Livestock Farming – meat, leather & wool

During the medieval period the mainstay of the diet in south-west Scotland was oats, with cattle, pigs and sheep slaughtered for meat. The diet was supplemented with a supply of eggs and fish. Livestock also provided wool, leather and manure for the fields.

By about the late 1800s a new crop-rotation system meant that there was now a lot of land lying under grass for much of the time which led to increased amounts of grazing land. Along with the cropping of hay, this proved an incredible boost to meat and dairy production. The Earl of Marchmont is credited for bringing Dutch cattle into the area at this time and breeding them with the native, Kyle breed on his estate in Berwickshire. Some of these animals were then introduced into Ayrshire (probably near Galston or Cessnock). John Dunlop of Dunlop is also noted for bringing similar Dutch, Teeswater or Lincoln breeds into Cunninghame which he bred with local cattle. Whoever was responsible, this new breed was noted for their milk yield and proved so popular that they spread across Ayrshire and into Dumfries and Galloway and other adjacent counties within a few years. Originally known as Dunlop or Cunninghame cattle they eventually came to be called Ayrshire cattle and now meet the needs of dairy farmers throughout the British Isles and further a field. Thanks to the new breed the town of Dunlop in North Ayrshire became internationally renowned for its cheese. Galloway famously produced its own beef cattle (sometimes called Carrick cattle in Ayrshire). 

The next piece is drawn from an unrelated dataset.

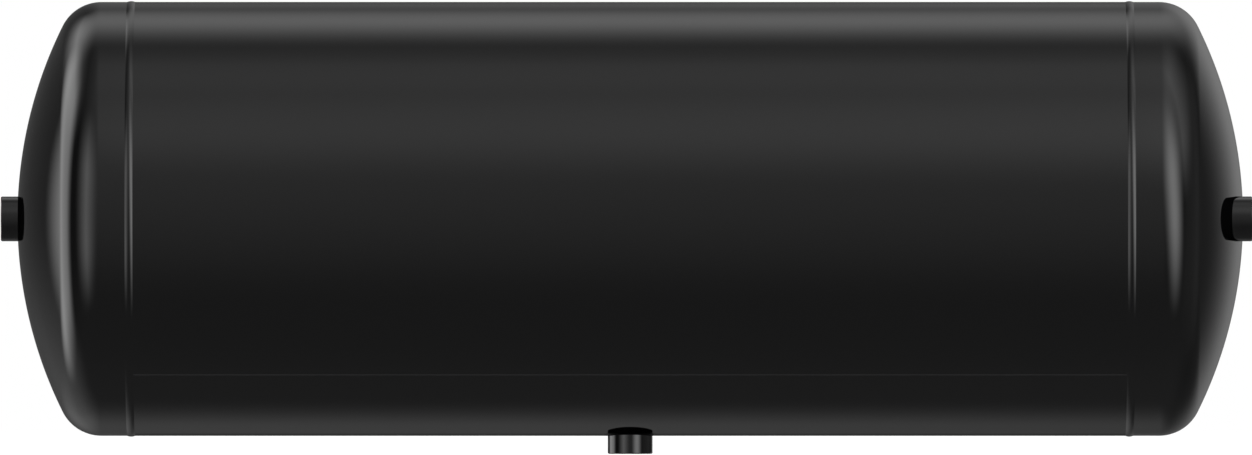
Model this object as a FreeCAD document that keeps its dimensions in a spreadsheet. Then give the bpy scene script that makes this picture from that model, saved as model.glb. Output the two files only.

On the rougher, higher ground indigenous blackface sheep were reared for their wool. The breed has been known to have been in south-west Scotland for hundreds of years and their origin is unknown but skilful breeding and draining of hill pasture has meant that they have steadily improved in quality. Other less widespread breeds in the region included the Cheviot and, in more sheltered areas, the Border Leicester. 

Markets sprang up and by the beginning of the 19th century, south-west Scotland was exporting beef, pork, mutton, cattle and wool throughout Great Britain. Drovers took Ayrshire and Carrick cattle to Barnet Fair near London every year. The journey was made on pony and took several weeks! In 1835 the Highland and Agricultural Society of Scotland held their show at Ayr on October 2nd. It proved so popular that the very next day, the Marques of Bute founded the 'General Agricultural Association of Airshire', which held its first show the following year in  Kilmarnock. The Association, which became known as the 'Ayrshire Agricultural Association' in 1852, was soon holding annual shows at Ayr which were designed to improve the quality of cattle, sheep, pigs, horses and poultry. 

During the 20th century, The growing of oats, which had been the main crop and staple ingredient of the regions diet in past centuries, was vastly reduced which left far more free land for cattle grazing. The production of cheese was replaced largely with dairy farms concentrating on the production of liquid milk and the harvesting of hay for feed was superseded in many areas by silage production.